Scadians are also often lumped into the same category as people who spend their days at home playing Dungeons & Dragons and World of Warcraft — a group of people seen as geeks, freaks and dorks who don’t fit in elsewhere in society. But in reality Scadians are an eclectic mix of doctors, students, economists, mechanics, financial planners and more. They range from infants whose parents participate in the SCA to senior citizens.
“Sure, there are some people who don’t fit in other places, but for a lot of us, this is just where we fit in best,” says Marion Forester, (m.k.a. Lisa Adams), who works as an attorney in the Mundane World.

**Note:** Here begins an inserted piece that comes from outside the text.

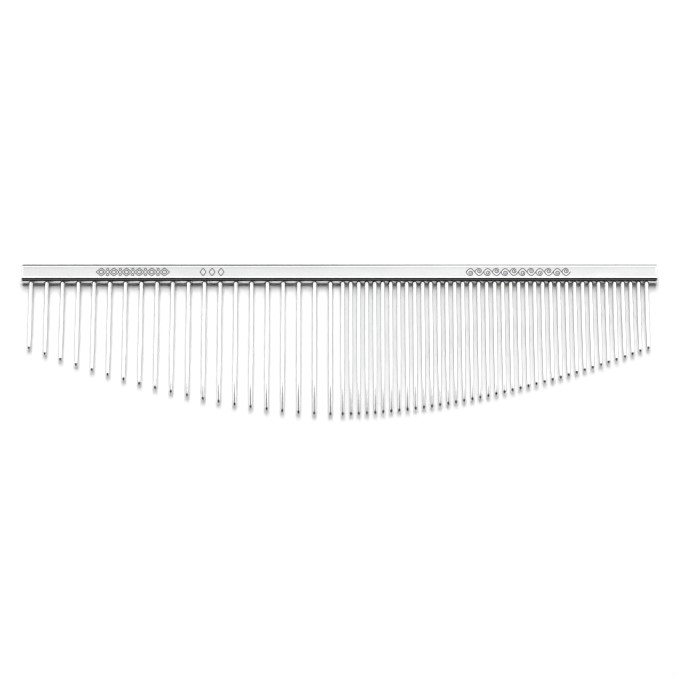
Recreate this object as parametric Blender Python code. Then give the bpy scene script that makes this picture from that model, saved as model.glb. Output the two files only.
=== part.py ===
"""Half-moon dematting comb.

A solid rectangular metal spine carries one row of round steel teeth.  The
teeth stand in drilled blind holes in the spine's lower edge, widely spaced
over one half of the comb and at half that pitch over the other half.  Their
exposed length is shortest at both ends of the spine and longest near its
middle, so the tips follow one shallow arc.

Frame: the comb lies on its back.  X runs along the spine with the coarse end
at -X, the teeth point to -Y, and the front face looks up (+Z).  The origin is
the centre of the spine's back face.  All lengths are in metres.
"""
import math

import bmesh
import bpy
from mathutils import Matrix, Vector

# ---------------------------------------------------------------- dimensions
SPINE_LENGTH = 0.2200          # along X
SPINE_HEIGHT = 0.0069          # along Y, the direction of the teeth
SPINE_THICKNESS = 0.0037       # along Z, back face to front face
SPINE_EDGE_RADIUS = 0.00170    # the four long edges are almost fully round
SPINE_END_ROUND = 0.0007       # how far the rounding reaches along X at each end
SPINE_EDGE_SEGMENTS = 5

COARSE_COUNT = 20
COARSE_PITCH = 0.00544
COARSE_END_MARGIN = 0.0035     # bar's left end to the axis of the first tooth

FINE_COUNT = 39
FINE_PITCH = 0.00276
FINE_END_MARGIN = 0.0040       # bar's right end to the axis of the last tooth

TOOTH_DIAMETER = 0.00155       # the parallel shank
TIP_DIAMETER = 0.00110         # where the taper meets the rounded tip
TIP_DOME = 0.00125             # length of the bullet-shaped rounding of the tip
COARSE_TAPER_FROM = 0.62       # share of the exposed length that stays parallel
FINE_TAPER_FROM = 0.46
TAPER_POWER = 1.25             # slightly bellied taper, always convex
TOOTH_SIDES = 12

LONGEST_TOOTH = 0.0476         # exposed length at the crown of the arc
SHORTEST_TOOTH = 0.0240        # exposed length at both ends
ARC_POWER = 1.75

SEAT_DEPTH = 0.0044            # length of a tooth inside the spine
HOLE_DEPTH = 0.0045
HOLE_CLEARANCE = 0.00003       # radial

# ---------------------------------------------------------- derived positions
COARSE_X = [-SPINE_LENGTH / 2 + COARSE_END_MARGIN + COARSE_PITCH * i
            for i in range(COARSE_COUNT)]
FINE_X = [SPINE_LENGTH / 2 - FINE_END_MARGIN - FINE_PITCH * j
          for j in reversed(range(FINE_COUNT))]
CROWN_X = (COARSE_X[0] + FINE_X[-1]) / 2
HALF_SPAN = (FINE_X[-1] - COARSE_X[0]) / 2
AXIS_Z = SPINE_THICKNESS / 2
MOUTH_Y = -SPINE_HEIGHT / 2    # the spine's lower edge face, where teeth emerge


def exposed_length(x):
    """Length of the tooth at x, from the spine's lower face to its tip."""
    share = abs(x - CROWN_X) / HALF_SPAN
    return LONGEST_TOOTH - (LONGEST_TOOTH - SHORTEST_TOOTH) * share ** ARC_POWER


def material(name, colour, roughness):
    mat = bpy.data.materials.new(name)
    mat.use_nodes = True
    shader = mat.node_tree.nodes["Principled BSDF"]
    shader.inputs["Base Color"].default_value = (*colour, 1.0)
    shader.inputs["Metallic"].default_value = 1.0
    shader.inputs["Roughness"].default_value = roughness
    return mat


def link(name, mesh, parent=None):
    obj = bpy.data.objects.new(name, mesh)
    bpy.context.scene.collection.objects.link(obj)
    obj.parent = parent
    return obj


def turned_solid(bm, stations, sides):
    """Add one closed round solid along -Y.

    stations are (distance, radius) pairs: the first ring is capped flat, every
    following ring is extruded from the one before it, and the last one is
    capped as well.
    """
    turn = Matrix.Rotation(math.radians(-90.0), 4, "X")
    first_y, first_r = stations[0]
    ring = bmesh.ops.create_circle(
        bm, cap_ends=True, segments=sides, radius=first_r,
        matrix=Matrix.Translation((0.0, -first_y, 0.0)) @ turn)["verts"]
    cap = ring[0].link_faces[0]
    if cap.normal.y < 0.0:
        cap.normal_flip()
    edges = [e for e in cap.edges]
    radius, station = first_r, first_y
    for next_station, next_radius in stations[1:]:
        made = bmesh.ops.extrude_edge_only(bm, edges=edges)["geom"]
        verts = [g for g in made if isinstance(g, bmesh.types.BMVert)]
        edges = [g for g in made if isinstance(g, bmesh.types.BMEdge)
                 and all(v in verts for v in g.verts)]
        grow = next_radius / radius
        bmesh.ops.scale(bm, verts=verts, vec=(grow, 1.0, grow))
        bmesh.ops.translate(bm, verts=verts,
                            vec=(0.0, -(next_station - station), 0.0))
        radius, station = next_radius, next_station
    bmesh.ops.contextual_create(bm, geom=edges)


def tooth_stations(length, taper_from):
    """Ring stations of one tooth, measured from the spine's lower face."""
    shank_r = TOOTH_DIAMETER / 2
    tip_r = TIP_DIAMETER / 2
    start = length * taper_from
    end = length - TIP_DOME
    rings = [(-SEAT_DEPTH, shank_r), (start, shank_r)]
    for share in (0.6, 1.0):
        rings.append((start + (end - start) * share,
                      shank_r - (shank_r - tip_r) * share ** TAPER_POWER))
    for degrees in (34.0, 60.0, 81.0):
        a = math.radians(degrees)
        rings.append((end + TIP_DOME * math.sin(a), tip_r * math.cos(a)))
    # the last ring carries the small flat that closes the tip exactly at length
    last = rings.pop()
    rings.append((length, last[1]))
    return rings


def add_tooth(name, x, taper_from, mat, parent):
    bm = bmesh.new()
    turned_solid(bm, tooth_stations(exposed_length(x), taper_from), TOOTH_SIDES)
    bmesh.ops.recalc_face_normals(bm, faces=bm.faces)
    mesh = bpy.data.meshes.new(name)
    bm.to_mesh(mesh)
    bm.free()
    mesh.shade_smooth()
    mesh.set_sharp_from_angle(angle=math.radians(38.0))
    mesh.materials.append(mat)
    tooth = link(name, mesh, parent)
    tooth.location = (x, MOUTH_Y, AXIS_Z)
    return tooth


def add_hole_cutters(parent):
    """All blind holes of the tooth row as one cutter of separate prisms."""
    bm = bmesh.new()
    radius = TOOTH_DIAMETER / 2 + HOLE_CLEARANCE
    for x in COARSE_X + FINE_X:
        one = bmesh.new()
        turned_solid(one, [(-HOLE_DEPTH, radius), (0.0010, radius)], TOOTH_SIDES)
        bmesh.ops.recalc_face_normals(one, faces=one.faces)
        bmesh.ops.translate(one, verts=one.verts, vec=(x, MOUTH_Y, AXIS_Z))
        piece = bpy.data.meshes.new("hole")
        one.to_mesh(piece)
        one.free()
        bm.from_mesh(piece)
        bpy.data.meshes.remove(piece)
    mesh = bpy.data.meshes.new("tooth_hole_cutters")
    bm.to_mesh(mesh)
    bm.free()
    cutter = link("tooth_hole_cutters", mesh, parent)
    cutter.hide_render = True
    cutter.display_type = "WIRE"
    return cutter


def add_spine(mat, parent):
    bm = bmesh.new()
    bmesh.ops.create_cube(bm, size=1.0)
    # The bar is rounded at one radius while it is a little too long, then
    # shortened to length, which makes the rounding at its ends tighter.
    shorten = SPINE_END_ROUND / SPINE_EDGE_RADIUS
    bmesh.ops.scale(bm, verts=bm.verts,
                    vec=(SPINE_LENGTH / shorten, SPINE_HEIGHT, SPINE_THICKNESS))
    bmesh.ops.translate(bm, verts=bm.verts, vec=(0.0, 0.0, SPINE_THICKNESS / 2))
    bmesh.ops.bevel(bm, geom=list(bm.edges), offset=SPINE_EDGE_RADIUS,
                    offset_type="OFFSET", segments=SPINE_EDGE_SEGMENTS,
                    profile=0.5, affect="EDGES", clamp_overlap=True)
    bmesh.ops.scale(bm, verts=bm.verts, vec=(shorten, 1.0, 1.0))
    bmesh.ops.recalc_face_normals(bm, faces=bm.faces)
    mesh = bpy.data.meshes.new("spine")
    bm.to_mesh(mesh)
    bm.free()
    mesh.shade_smooth()
    mesh.set_sharp_from_angle(angle=math.radians(38.0))
    mesh.materials.append(mat)
    spine = link("spine", mesh, parent)
    cut = spine.modifiers.new("tooth_holes", "BOOLEAN")
    cut.operation = "DIFFERENCE"
    cut.solver = "EXACT"
    cut.object = add_hole_cutters(parent)
    return spine


def main():
    for obj in list(bpy.data.objects):
        bpy.data.objects.remove(obj, do_unlink=True)

    chrome = material("spine_chrome", (0.83, 0.84, 0.85), 0.08)
    steel_coarse = material("coarse_tooth_steel", (0.80, 0.80, 0.81), 0.14)
    steel_fine = material("fine_tooth_steel", (0.80, 0.80, 0.81), 0.14)

    comb = bpy.data.objects.new("comb", None)
    bpy.context.scene.collection.objects.link(comb)

    add_spine(chrome, comb)
    for i, x in enumerate(COARSE_X, start=1):
        add_tooth(f"coarse_tooth_{i:02d}", x, COARSE_TAPER_FROM, steel_coarse, comb)
    for i, x in enumerate(FINE_X, start=1):
        add_tooth(f"fine_tooth_{i:02d}", x, FINE_TAPER_FROM, steel_fine, comb)


main()
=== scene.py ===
"""Looks of the half-moon dematting comb: a polished, plated bar with an engraved
ornament, and 59 turned and ground steel teeth pressed into its lower edge.

The comb lies on its back on a white table.  Every piece is built here as a
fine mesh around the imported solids, which give all positions and sizes.
"""
import math
import random

import bmesh
import bpy
import numpy as np
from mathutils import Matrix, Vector


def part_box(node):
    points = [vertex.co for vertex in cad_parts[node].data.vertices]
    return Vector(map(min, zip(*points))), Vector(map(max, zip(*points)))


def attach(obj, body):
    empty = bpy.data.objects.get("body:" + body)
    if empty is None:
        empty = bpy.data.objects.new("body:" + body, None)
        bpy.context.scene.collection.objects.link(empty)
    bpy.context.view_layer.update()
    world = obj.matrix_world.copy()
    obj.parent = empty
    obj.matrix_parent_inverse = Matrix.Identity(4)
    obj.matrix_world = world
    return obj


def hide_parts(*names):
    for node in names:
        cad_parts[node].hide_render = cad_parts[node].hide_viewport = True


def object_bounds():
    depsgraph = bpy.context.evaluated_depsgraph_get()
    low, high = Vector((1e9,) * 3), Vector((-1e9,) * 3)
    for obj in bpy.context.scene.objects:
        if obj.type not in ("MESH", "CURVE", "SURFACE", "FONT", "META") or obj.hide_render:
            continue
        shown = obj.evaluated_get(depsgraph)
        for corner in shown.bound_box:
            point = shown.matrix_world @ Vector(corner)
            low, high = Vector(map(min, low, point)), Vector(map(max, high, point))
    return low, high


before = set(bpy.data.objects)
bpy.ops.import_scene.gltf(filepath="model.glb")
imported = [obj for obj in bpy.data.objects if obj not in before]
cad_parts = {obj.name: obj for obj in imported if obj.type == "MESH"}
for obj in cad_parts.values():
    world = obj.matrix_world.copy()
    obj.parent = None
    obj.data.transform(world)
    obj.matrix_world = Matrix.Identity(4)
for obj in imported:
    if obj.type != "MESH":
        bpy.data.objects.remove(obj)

CAD_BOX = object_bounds()

MM = 0.001
SPINE = "spine"
COARSE = sorted(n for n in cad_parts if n.startswith("coarse_tooth_"))
FINE = sorted(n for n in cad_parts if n.startswith("fine_tooth_"))

spine_lo, spine_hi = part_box(SPINE)
MOUTH_Y = spine_lo.y                     # the teeth leave the bar here
FACE_Z = spine_hi.z                      # the engraved front face
EDGE_R = 1.70 * MM                       # rounding of the long edges
END_R = 0.70 * MM                        # rounding of the edge around each end
ARC_STEPS = 11                           # mesh steps over each 45 degrees
END_STEPS = 12                           # mesh steps over the 90 degrees at an end

TOOTH_SIDES = 40
HOLE_SIDES = 36
HOLE_GAP = 0.02 * MM
MOUTH_RELIEF = 0.22 * MM                 # the mouth of each hole is opened out a little,
MOUTH_LIFT = 0.18 * MM                   # most of it on the front face's side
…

“The friendships are real,” adds Calontir’s current queen, Magdalena vonder Meere (m.k.a. Nancee Beattie), a freelance writer and graphic designer who got involved in the SCA 26 years ago while a journalism student at MU. “The promises we make are real, whether you’re in modern clothes or in SCA clothes. We are very creative and very smart. People who are doing well in the SCA tend to have their acts together in other areas.”
Still, she tells me that she’s selective in whom she tells about the SCA.
“Because of the pop-culture references, I’m careful,” she says. “I like people to get to know me before they get a chance to make a snap judgment. I don’t want them to get one little glimpse of the hobby and say, ‘Loser.’ If you were really to shred other peoples’ hobbies, you would see that the SCA really has a lot in common with them.”
Perhaps Beattie is right to be cautious. In the past, pop culture hasn’t been kind to enthusiasts of medieval history. However, she often finds that when she does tell people, they are much more accepting than she thought they might be. For her, it’s a heartening sign that culture is coming around and finally starting to show the hobby the respect it deserves.
After all, what is normal? How is re-creating a historical period that much different from playing fantasy sports online, or to take it a step further, playing a pickup game with some friends in the gym? The answer, it would seem, is simply that Scadians have more ornate jerseys.